I caught Violens on Wednesday night at the Knitting Factory in Brooklyn, a band that I was eager to see after naming their album “Amoral” my third favorite album of 2010 and I wasn't disappointed—they were tight and brought across their signature experimental, dreamy new wave style to near perfection, though occasionally the vocals were lost amidst the impressive sound layering.
Bands like Violens make me a bit nervous when I see them live—with so much going on musically, there are ample opportunities to screw things up, both in the playing and on the soundboard. Thankfully, my fears were mostly unfounded, with the exception of the occasional aforementioned vocal track. Throughout the set, the band worked their compositions into a workable live format, sometimes tweaking a track to work in a live setting. Perhaps the most interesting sound bites of the night came when Elbrecht and guitarist/backup vocalist Myles Matheny would drop their singing duties to strum furiously away to an awesome crescendo, while keyboardist Iddo Arad provided the appropriate synth for such a moment. Aside from the vocal issue, my only complaints were the somewhat awkward pauses between songs, which for some reason just didn’t feel right—maybe you had to be there. Overall, though, the band sounded good.

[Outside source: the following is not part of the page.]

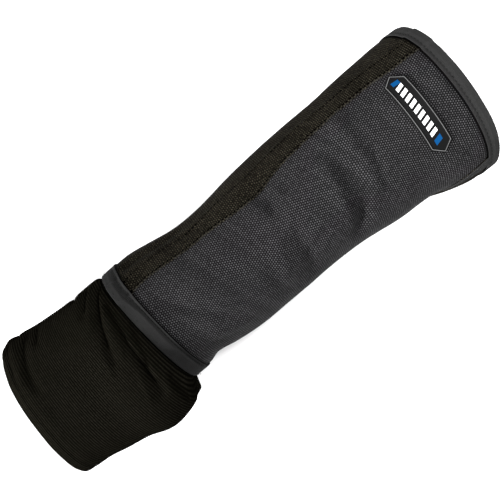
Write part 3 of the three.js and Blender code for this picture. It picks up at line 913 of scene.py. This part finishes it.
rubberLabel = labelPiece()
finishPiece(rubberLabel, plain("rubber", label["rubber"], 0.6, 0.03), "rubber", "label")
# the rim's crest line gets a paler material, a painted highlight
rubberLabel.data.materials.append(plain("rubberRimHighlight", label["rimHighlight"], 0.6, 0.1))
for face in rubberLabel.data.polygons:
    level = face.index // (2 * label["columns"] + 4)
    face.material_index = int(level == 4)  # the line on the rim's crest, painted pale as a highlight
starts = [label["firstBar"] + label["barPitch"] * k for k in range(label["barCount"])]
bars = [(start, start + label["barWidth"], label["barSlant"]) for start in starts]
whiteBars = barsPiece("labelBars", bars)
blueBars = barsPiece("labelEndBars", label["endBars"])
finishPiece(whiteBars, plain("whitePrint", label["white"], 0.6, 0.1), "rubber")
finishPiece(blueBars, plain("bluePrint", label["blue"], 0.6, 0.05), "rubber")

# Stitches, each row a list of places that Geometry Nodes puts a stitch on

stitches = dict(
    lap=dict(Length=0.0028, Width=0.0014, Height=0.0008, Spread=0.15, Seed=4),
    lapThread=(0.0, 0.0, 0.0, 1),
    lapInset=0.0016,
    lapPitch=0.0041,
    lapEnd=0.002,
    tape=dict(Length=0.0026, Width=0.0008, Height=0.0006, Spread=0.15, Seed=7),
    tapeThread=(0.008, 0.008, 0.008, 1),
    tapePitch=0.0042,
    mouthLift=-0.0002,
    grooveLift=-0.0004,
    edgeInset=0.0024,
    edgePitch=0.0085,
    edgeLift=0.0011,
    ringReach=0.125,  # to each side of the top
    ringHeight=0.03,
    ringSamples=260,
    lapSamples=240,
    headingStep=0.0005,
    facingStep=0.001,
)
# Line of the upper lap row: share of the shell's length, share of the half width
upperLine = np.array([(0.02, 0.66), (0.17, 0.76), (0.33, 0.81), (0.43, 0.77), (0.53, 0.785), (0.65, 0.805),
                      (0.8, 0.79), (0.97, 0.745)])


def repeatTree():
    tree = bpy.data.node_groups.new("stitchRow", "GeometryNodeTree")
    tree.interface.new_socket("Geometry", in_out="INPUT", socket_type="NodeSocketGeometry")
    for key in ("Length", "Width", "Height", "Spread"):
        tree.interface.new_socket(key, in_out="INPUT", socket_type="NodeSocketFloat")
    tree.interface.new_socket("Seed", in_out="INPUT", socket_type="NodeSocketInt")
    tree.interface.new_socket("Material", in_out="INPUT", socket_type="NodeSocketMaterial")
    tree.interface.new_socket("Geometry", in_out="OUTPUT", socket_type="NodeSocketGeometry")
    new, link = tree.nodes.new, tree.links.new
    given, result = new("NodeGroupInput"), new("NodeGroupOutput")
    ball = new("GeometryNodeMeshUVSphere")
    ball.inputs["Segments"].default_value = 8
    ball.inputs["Rings"].default_value = 6
    ball.inputs["Radius"].default_value = 0.5
    size = new("ShaderNodeCombineXYZ")
    for axis, key in zip("XYZ", ("Length", "Width", "Height")):
        link(given.outputs[key], size.inputs[axis])
    shape = new("GeometryNodeTransform")
    link(ball.outputs["Mesh"], shape.inputs["Geometry"])
    link(size.outputs[0], shape.inputs["Scale"])
    facing, heading = (new("GeometryNodeInputNamedAttribute") for _ in range(2))
    for made, key in ((facing, "facing"), (heading, "heading")):
        made.data_type = "FLOAT_VECTOR"
        made.inputs["Name"].default_value = key
    axes = new("FunctionNodeAxesToRotation")
    axes.primary_axis = "Z"
    axes.secondary_axis = "X"
    link(facing.outputs["Attribute"], axes.inputs[0])
    link(heading.outputs["Attribute"], axes.inputs[1])
    chance = new("FunctionNodeRandomValue")
    chance.data_type = "FLOAT"
    for operation, socket in (("SUBTRACT", 2), ("ADD", 3)):  # the least and the most size
        limit = new("ShaderNodeMath")
        limit.operation = operation
        limit.inputs[0].default_value = 1.0
        link(given.outputs["Spread"], limit.inputs[1])
        link(limit.outputs[0], chance.inputs[socket])
    link(given.outputs["Seed"], chance.inputs["Seed"])
    instances = new("GeometryNodeInstanceOnPoints")
    link(given.outputs["Geometry"], instances.inputs["Points"])
    link(shape.outputs[0], instances.inputs["Instance"])
    link(axes.outputs[0], instances.inputs["Rotation"])
    link(chance.outputs[1], instances.inputs["Scale"])
    real = new("GeometryNodeRealizeInstances")
    link(instances.outputs[0], real.inputs[0])
    paint = new("GeometryNodeSetMaterial")
    link(real.outputs[0], paint.inputs["Geometry"])
    link(given.outputs["Material"], paint.inputs["Material"])
    link(paint.outputs[0], result.inputs[0])
    return tree


stitchTree = repeatTree()


def stitchPiece(name, points, facing, heading, settings, material):
    mesh = bpy.data.meshes.new(name)
    mesh.from_pydata(place(points), [], [])
    for key, values in (("facing", facing), ("heading", heading)):
        attribute = mesh.attributes.new(key, "FLOAT_VECTOR", "POINT")
        attribute.data.foreach_set("vector", np.asarray(values, "f").ravel())
    scratch = bpy.data.objects.new(name + "Points", mesh)
    bpy.context.scene.collection.objects.link(scratch)
    modifier = scratch.modifiers.new("row", "NODES")
    modifier.node_group = stitchTree
    values = dict(settings, Material=material)
    for item in stitchTree.interface.items_tree:
        if item.in_out == "INPUT" and item.name in values:
            modifier[item.identifier] = values[item.name]
    bpy.context.view_layer.update()
    graph = bpy.context.evaluated_depsgraph_get()
    made = bpy.data.meshes.new_from_object(scratch.evaluated_get(graph), depsgraph=graph)
    made.name = name
    bpy.data.objects.remove(scratch)
    return addPiece(name, made, sharp=80)


def rowOnShell(along, lengthOf, liftOf, pitch):  # stitch places on the shell along a line from wrist to mouth
    station = makeStations(along)
    length = lengthOf(station)
    lift = liftOf(station, length)
    turn = turnsAt(station, length)
    points = shellPoints(station, turn, lift)[:, 0]
    above = shellPoints(station, turn, lift + stitches["facingStep"])[:, 0]
    far = np.concatenate([[0], np.cumsum(np.linalg.norm(np.diff(points, axis=0), axis=1))])
    stops = np.arange(pitch / 2, far[-1], pitch)

    def sample(part, stops):
        return np.stack([np.interp(stops, far, part[:, k]) for k in range(3)], 1)

    spots = sample(points, stops)
    return spots, sample(above, stops) - spots, sample(points, stops + stitches["headingStep"]) - spots


def ringRow(inwardsOf, width, fromEdge, lift, pitch):  # stitch places round a tape, over its upper side
    reach = stitches["ringReach"]
    offsets = np.linspace(-reach, reach, stitches["ringSamples"])[:, None]
    near = makeStations(fromEdge(np.full(len(offsets), width / 2)))
    turns = turnsAt(near, (near["top"] + offsets) % near["girth"])[:, 0]
    along = fromEdge(inwardsOf(np.where(turns > math.pi * 1.5, turns - 2 * math.pi, turns)))
    row = rowOnShell(along, lambda s: (s["top"] + offsets) % s["girth"],
                     lambda s, length: lapRise(s, length) + lift, pitch)
    shown = (row[1][:, 2] > 0) & (row[0][:, 2] > stitches["ringHeight"])
    return [part[shown] for part in row]


def mouthPlace(inwards):
    return sleeve["shellLength"] - sleeve["tapeWidth"] + inwards


def wristPlace(inwards):
    return sleeve["wristTapeWidth"] - inwards


def lowerLength(station):
    return station["lap"] + stitches["lapInset"]


def upperLength(station):
    share = np.interp(station["at"], upperLine[:, 0], upperLine[:, 1])
    return lengthsAt(station, math.pi - np.arccos(share ** (sleeve["topFullness"] / 2)))


def lapRow(name, lengthOf):
    ends = sleeve["tapeWidth"] + stitches["lapEnd"]
    along = np.linspace(ends, sleeve["shellLength"] - ends, stitches["lapSamples"])
    row = rowOnShell(along, lengthOf, lapRise, stitches["lapPitch"])
    piece = stitchPiece(name, *row, stitches["lap"], lapThread)
    finishPiece(piece, None, "back_cloth")
    return piece


def tapeRow(name, inwardsOf, width, fromEdge, lift, pitch):
    row = ringRow(inwardsOf, width, fromEdge, tapeLift + lift, pitch)
    piece = stitchPiece(name, *row, stitches["tape"], tapeThread)
    finishPiece(piece, None, "tape")
    return piece


lapThread = plain("thread", stitches["lapThread"], 0.9, 0.0)
lowerRow = lapRow("lapStitches", lowerLength)
upperRow = lapRow("lapStitchesUpper", upperLength)
tapeThread = plain("tapeThread", stitches["tapeThread"], 0.9, 0.02)
mouthRow = tapeRow("mouthStitches", lambda turn: tape["stitchInset"] + 0 * turn, sleeve["tapeWidth"],
                   mouthPlace, stitches["mouthLift"], stitches["tapePitch"])
grooveRow = tapeRow("wristStitches", grooveMiddle, sleeve["wristTapeWidth"],
                    wristPlace, stitches["grooveLift"], stitches["tapePitch"])
edgeInwards = sleeve["wristTapeWidth"] - stitches["edgeInset"]
edgeRow = tapeRow("wristEdgeStitches", lambda turn: edgeInwards + 0 * turn, sleeve["wristTapeWidth"],
                  wristPlace, stitches["edgeLift"], stitches["edgePitch"])

# Floor, light and camera

studio = dict(
    floorColour=(0.86, 0.86, 0.86, 1),
    floorReach=6,
    pixel=0.00093,  # size of a pixel of the 500 x 500 picture at the outline's height
    halfPicture=250,
    sensorWidth=36,
    outlineHeight=0.042,
    distance=0.884,
    pastWrist=0.115,
    turn=-38.5,
    overhead=dict(size=0.5, power=17.5, azimuth=88, elevation=70, distance=1.0),
    side=dict(size=1.3, power=980, azimuth=-91, elevation=22, distance=5.0),
    worldStrength=0.22,
)

floorMesh = bpy.data.meshes.new("floor")
far = studio["floorReach"]
floorMesh.from_pydata([(-far, -far, 0), (far, -far, 0), (far, far, 0), (-far, far, 0)], [], [(0, 1, 2, 3)])
floor = bpy.data.objects.new("floor", floorMesh)
bpy.context.scene.collection.objects.link(floor)
floorMesh.materials.append(plain("floorPaint", studio["floorColour"], 0.9, 0.0))

cameraData = bpy.data.cameras.new("camera")
cameraData.sensor_width = studio["sensorWidth"]
cameraData.lens = studio["sensorWidth"] / 2 / (studio["halfPicture"] * studio["pixel"] / studio["distance"])
camera = bpy.data.objects.new("camera", cameraData)
camera.location = (sleeve["wristX"] + studio["pastWrist"], sleeve["middleY"],
                   studio["outlineHeight"] + studio["distance"])
camera.rotation_euler = (0, 0, math.radians(studio["turn"]))
bpy.context.scene.collection.objects.link(camera)
bpy.context.scene.camera = camera


def addLight(name, size, power, azimuth, elevation, distance):
    data = bpy.data.lights.new(name, "AREA")
    data.shape = "DISK"
    data.size = size
    data.energy = power
    light = bpy.data.objects.new(name, data)
    a, e = math.radians(azimuth), math.radians(elevation)
    back = Vector((math.sin(a) * math.cos(e), -math.cos(a) * math.cos(e), math.sin(e)))
    light.location = back * distance
    light.rotation_euler = back.to_track_quat("Z", "Y").to_euler()
    bpy.context.scene.collection.objects.link(light)


addLight("overhead", **studio["overhead"])
addLight("side", **studio["side"])

world = bpy.data.worlds.new("world")
world.use_nodes = True
world.node_tree.nodes["Background"].inputs["Color"].default_value = (1, 1, 1, 1)
world.node_tree.nodes["Background"].inputs["Strength"].default_value = studio["worldStrength"]
bpy.context.scene.world = world
bpy.context.scene.view_settings.view_transform = "Standard"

Violens got the crowd moving with fan favorites “Acid Reign” and “Violent Sensation Descends,” the haunting, synth-laden, near-gothic track with the great music video. Violens’ impressive diversity comes across with songs like “Violent Sensation Descends,” which is perhaps best contrasted with a song like the pop-infused “Full Collision”; Elbrecht told Interview magazine at one point that among his far flung influences, he is very much influenced by Norweigan black metal—a man after my own heart.
As much as I enjoyed Violens, the surprise of the night and arguable show stealer was opener Pablo Picasso. The Brooklyn foursome plays a sometimes sparse, pensive, and brooding rhythmic style that reminded me of certain songs by Portland, Oregon’s Floater, and at other times a crushing, guitar-and-bass-in-unison, bruising style. Lead singer Darius Greyson sounds like a hybrid of Type O Negative’s Peter Steele, Jim Morrison, and the Editor’s Tom Smith, with a pinch of raspiness thrown in. Greyson, who is a rail-thin, five-foot-eight, seems an odd vessel to harbor such a voice, but his stage presence and haunting, love-and-loss lyrics are so captivating that any initial surprise on the part of a viewer will quickly turn to awe. The band likewise was enthralling; the guitarist and bassist rocked in their corners of the stage and the drummer pounded his drums with a rage that cannot be described. Pablo Picasso, which exists to perform in a live setting and essentially brushes recording to the side, has their LP available for download at their website. Check them out, they put on an incredible show.